Exercise directions =
Reproduce the full listing that appears beneath this instruction exactly.

Stored data =
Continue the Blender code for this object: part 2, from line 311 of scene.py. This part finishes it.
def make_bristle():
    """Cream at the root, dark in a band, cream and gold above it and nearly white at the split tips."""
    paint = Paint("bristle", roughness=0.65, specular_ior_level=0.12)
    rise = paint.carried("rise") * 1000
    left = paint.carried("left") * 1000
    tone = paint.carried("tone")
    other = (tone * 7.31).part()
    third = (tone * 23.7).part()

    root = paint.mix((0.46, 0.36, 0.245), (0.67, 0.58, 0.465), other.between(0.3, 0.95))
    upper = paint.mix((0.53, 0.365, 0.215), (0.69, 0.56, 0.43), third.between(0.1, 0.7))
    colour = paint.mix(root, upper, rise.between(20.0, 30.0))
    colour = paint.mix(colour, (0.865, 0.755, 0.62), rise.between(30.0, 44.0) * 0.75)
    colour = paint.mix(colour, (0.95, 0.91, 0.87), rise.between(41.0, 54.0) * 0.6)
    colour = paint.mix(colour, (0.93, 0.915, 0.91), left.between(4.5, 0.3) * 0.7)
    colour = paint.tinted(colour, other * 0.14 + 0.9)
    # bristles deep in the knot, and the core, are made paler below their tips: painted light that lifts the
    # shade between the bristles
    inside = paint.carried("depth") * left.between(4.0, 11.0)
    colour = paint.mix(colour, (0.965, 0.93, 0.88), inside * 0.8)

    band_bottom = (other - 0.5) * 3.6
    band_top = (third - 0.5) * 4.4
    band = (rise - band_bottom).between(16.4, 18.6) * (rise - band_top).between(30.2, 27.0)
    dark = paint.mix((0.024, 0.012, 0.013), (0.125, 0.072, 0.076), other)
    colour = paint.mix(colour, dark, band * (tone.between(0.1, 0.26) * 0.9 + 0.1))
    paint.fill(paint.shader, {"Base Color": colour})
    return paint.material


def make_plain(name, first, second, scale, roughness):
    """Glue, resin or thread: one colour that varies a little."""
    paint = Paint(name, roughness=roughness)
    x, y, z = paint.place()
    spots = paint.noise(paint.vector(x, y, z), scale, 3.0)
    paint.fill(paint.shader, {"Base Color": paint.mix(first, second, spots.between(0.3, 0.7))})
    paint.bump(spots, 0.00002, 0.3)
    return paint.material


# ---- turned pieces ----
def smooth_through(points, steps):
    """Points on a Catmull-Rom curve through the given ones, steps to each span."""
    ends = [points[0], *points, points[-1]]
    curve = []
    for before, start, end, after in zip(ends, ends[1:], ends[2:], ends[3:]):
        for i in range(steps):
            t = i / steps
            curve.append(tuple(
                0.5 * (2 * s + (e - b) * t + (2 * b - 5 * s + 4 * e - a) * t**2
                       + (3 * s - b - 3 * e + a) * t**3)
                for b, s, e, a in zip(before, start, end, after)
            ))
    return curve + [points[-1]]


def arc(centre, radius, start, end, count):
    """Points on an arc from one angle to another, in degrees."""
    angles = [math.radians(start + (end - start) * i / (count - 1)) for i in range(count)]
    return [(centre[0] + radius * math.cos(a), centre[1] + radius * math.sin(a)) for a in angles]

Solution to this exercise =
Continue the Blender code for this object: part 2, from line 311 of scene.py. This part finishes it.
def make_bristle():
    """Cream at the root, dark in a band, cream and gold above it and nearly white at the split tips."""
    paint = Paint("bristle", roughness=0.65, specular_ior_level=0.12)
    rise = paint.carried("rise") * 1000
    left = paint.carried("left") * 1000
    tone = paint.carried("tone")
    other = (tone * 7.31).part()
    third = (tone * 23.7).part()

    root = paint.mix((0.46, 0.36, 0.245), (0.67, 0.58, 0.465), other.between(0.3, 0.95))
    upper = paint.mix((0.53, 0.365, 0.215), (0.69, 0.56, 0.43), third.between(0.1, 0.7))
    colour = paint.mix(root, upper, rise.between(20.0, 30.0))
    colour = paint.mix(colour, (0.865, 0.755, 0.62), rise.between(30.0, 44.0) * 0.75)
    colour = paint.mix(colour, (0.95, 0.91, 0.87), rise.between(41.0, 54.0) * 0.6)
    colour = paint.mix(colour, (0.93, 0.915, 0.91), left.between(4.5, 0.3) * 0.7)
    colour = paint.tinted(colour, other * 0.14 + 0.9)
    # bristles deep in the knot, and the core, are made paler below their tips: painted light that lifts the
    # shade between the bristles
    inside = paint.carried("depth") * left.between(4.0, 11.0)
    colour = paint.mix(colour, (0.965, 0.93, 0.88), inside * 0.8)

    band_bottom = (other - 0.5) * 3.6
    band_top = (third - 0.5) * 4.4
    band = (rise - band_bottom).between(16.4, 18.6) * (rise - band_top).between(30.2, 27.0)
    dark = paint.mix((0.024, 0.012, 0.013), (0.125, 0.072, 0.076), other)
    colour = paint.mix(colour, dark, band * (tone.between(0.1, 0.26) * 0.9 + 0.1))
    paint.fill(paint.shader, {"Base Color": colour})
    return paint.material


def make_plain(name, first, second, scale, roughness):
    """Glue, resin or thread: one colour that varies a little."""
    paint = Paint(name, roughness=roughness)
    x, y, z = paint.place()
    spots = paint.noise(paint.vector(x, y, z), scale, 3.0)
    paint.fill(paint.shader, {"Base Color": paint.mix(first, second, spots.between(0.3, 0.7))})
    paint.bump(spots, 0.00002, 0.3)
    return paint.material


# ---- turned pieces ----
def smooth_through(points, steps):
    """Points on a Catmull-Rom curve through the given ones, steps to each span."""
    ends = [points[0], *points, points[-1]]
    curve = []
    for before, start, end, after in zip(ends, ends[1:], ends[2:], ends[3:]):
        for i in range(steps):
            t = i / steps
            curve.append(tuple(
                0.5 * (2 * s + (e - b) * t + (2 * b - 5 * s + 4 * e - a) * t**2
                       + (3 * s - b - 3 * e + a) * t**3)
                for b, s, e, a in zip(before, start, end, after)
            ))
    return curve + [points[-1]]


def arc(centre, radius, start, end, count):
    """Points on an arc from one angle to another, in degrees."""
    angles = [math.radians(start + (end - start) * i / (count - 1)) for i in range(count)]
    return [(centre[0] + radius * math.cos(a), centre[1] + radius * math.sin(a)) for a in angles]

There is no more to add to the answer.